2. 6100 sayılı Kanun'un 106 ncı maddesi.
3. Değerlendirme
1. Bölge adliye mahkemelerinin nihai kararlarının bozulması 6100 sayılı Kanun'un 371 inci maddesinde yer alan sebeplerden birinin varlığı hâlinde mümkündür.

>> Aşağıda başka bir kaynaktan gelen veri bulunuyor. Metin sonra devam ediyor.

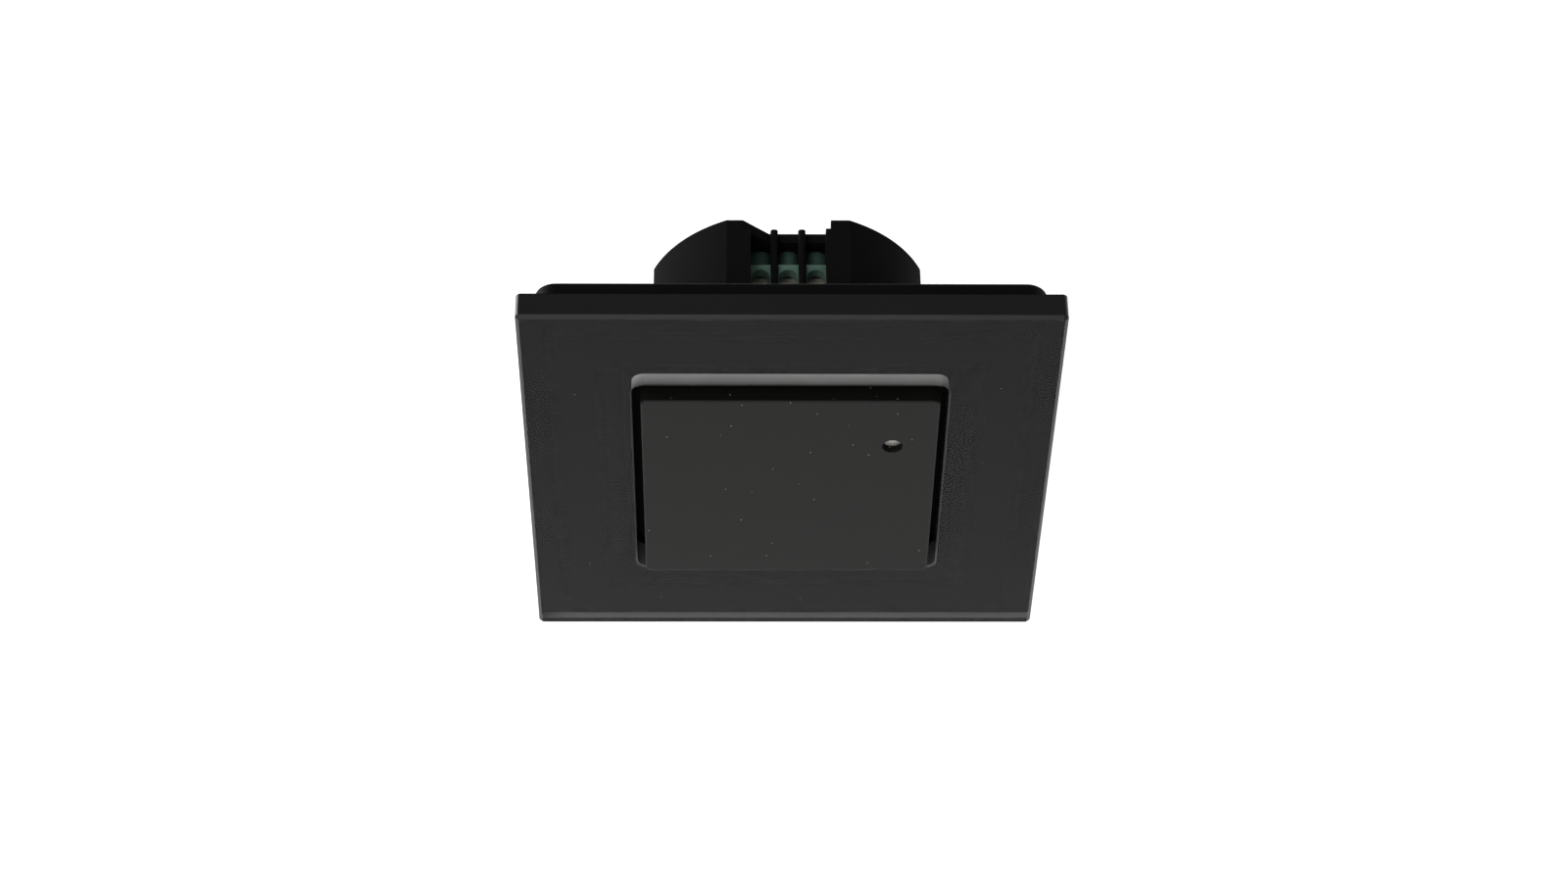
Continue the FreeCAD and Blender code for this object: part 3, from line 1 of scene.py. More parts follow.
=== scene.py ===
"""Looks of the microwave motion sensor: materials, fine pieces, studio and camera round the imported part.

The row frame is in metres: X to the right, Y into the wall, Z up, with the wall's face at Y = 0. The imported
part carries every real shape and size. This script gives each of its nodes a material and adds the small
pieces that a collision model has no use for, such as leads, solder joints and clip hooks.
"""

import logging
import math
from dataclasses import dataclass
from enum import Enum
from typing import Iterable, Optional, Sequence

import bmesh
import bpy
from mathutils import Matrix, Vector


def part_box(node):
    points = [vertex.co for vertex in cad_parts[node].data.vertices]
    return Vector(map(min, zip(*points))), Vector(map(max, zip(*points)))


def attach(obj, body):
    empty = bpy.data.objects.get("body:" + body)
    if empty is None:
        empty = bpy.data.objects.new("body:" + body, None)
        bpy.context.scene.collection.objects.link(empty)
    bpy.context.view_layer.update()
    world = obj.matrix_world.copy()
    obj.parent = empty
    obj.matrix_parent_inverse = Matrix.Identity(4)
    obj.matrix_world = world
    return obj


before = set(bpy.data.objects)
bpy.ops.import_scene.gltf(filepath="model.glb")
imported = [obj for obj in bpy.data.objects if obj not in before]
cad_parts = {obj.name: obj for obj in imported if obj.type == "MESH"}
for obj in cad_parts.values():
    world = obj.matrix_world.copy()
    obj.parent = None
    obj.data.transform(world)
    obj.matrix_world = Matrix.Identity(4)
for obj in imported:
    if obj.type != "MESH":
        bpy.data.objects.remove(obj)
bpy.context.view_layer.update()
LOG = logging.getLogger("motion_sensor")
MM = 0.001
# How deep a small piece sits in what carries it, so that no seam opens between them.
SINK_MM = 0.01
# At a scale of 1, a wave texture repeats every tau / 20 units.
WAVE = math.tau / 20
PHOTO_WIDTH_PX = 1600
BLACK = (0.0, 0.0, 0.0, 1.0)
WHITE = (1.0, 1.0, 1.0, 1.0)

Point2 = tuple[float, float]
Point3 = tuple[float, float, float]
Colour = tuple[float, float, float, float]
Tree = bpy.types.NodeTree
Node = bpy.types.Node
Socket = bpy.types.NodeSocket


def linear(code: str) -> Colour:
    """Converts an sRGB colour to the linear values that shader sockets take.

    Args:
        code: Six hex digits.

    Returns:
        Red, green, blue and alpha, each from 0 to 1.
    """
    parts = [int(code[index:index + 2], 16) / 255 for index in (0, 2, 4)]
    red, green, blue = (
        part / 12.92 if part <= 0.04045 else ((part + 0.055) / 1.055) ** 2.4 for part in parts)
    return red, green, blue, 1.0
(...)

2. Temyizen incelenen karar, tarafların karşılıklı iddia ve savunmalarına, dayandıkları belgelere, uyuşmazlığa uygulanması gereken hukuk kuralları ile hukuki ilişkinin nitelendirilmesine, dava şartlarına, yargılama ve ispat kuralları ile kararda belirtilen gerekçelere göre usul ve kanuna uygun olup davacı vekilince temyiz dilekçesinde ileri sürülen nedenler kararın bozulmasını gerektirecek nitelikte görülmemiştir.
VI. KARAR
Açıklanan sebeple;
Temyiz olunan Bölge Adliye Mahkemesi kararının 6100 sayılı Kanun'un 370 inci maddesinin birinci fıkrası uyarınca ONANMASINA,
Dosyanın İlk Derece Mahkemesine, kararın bir örneğinin Bölge Adliye Mahkemesine gönderilmesine,
19.11.2024 tarihinde oy birliğiyle karar verildi.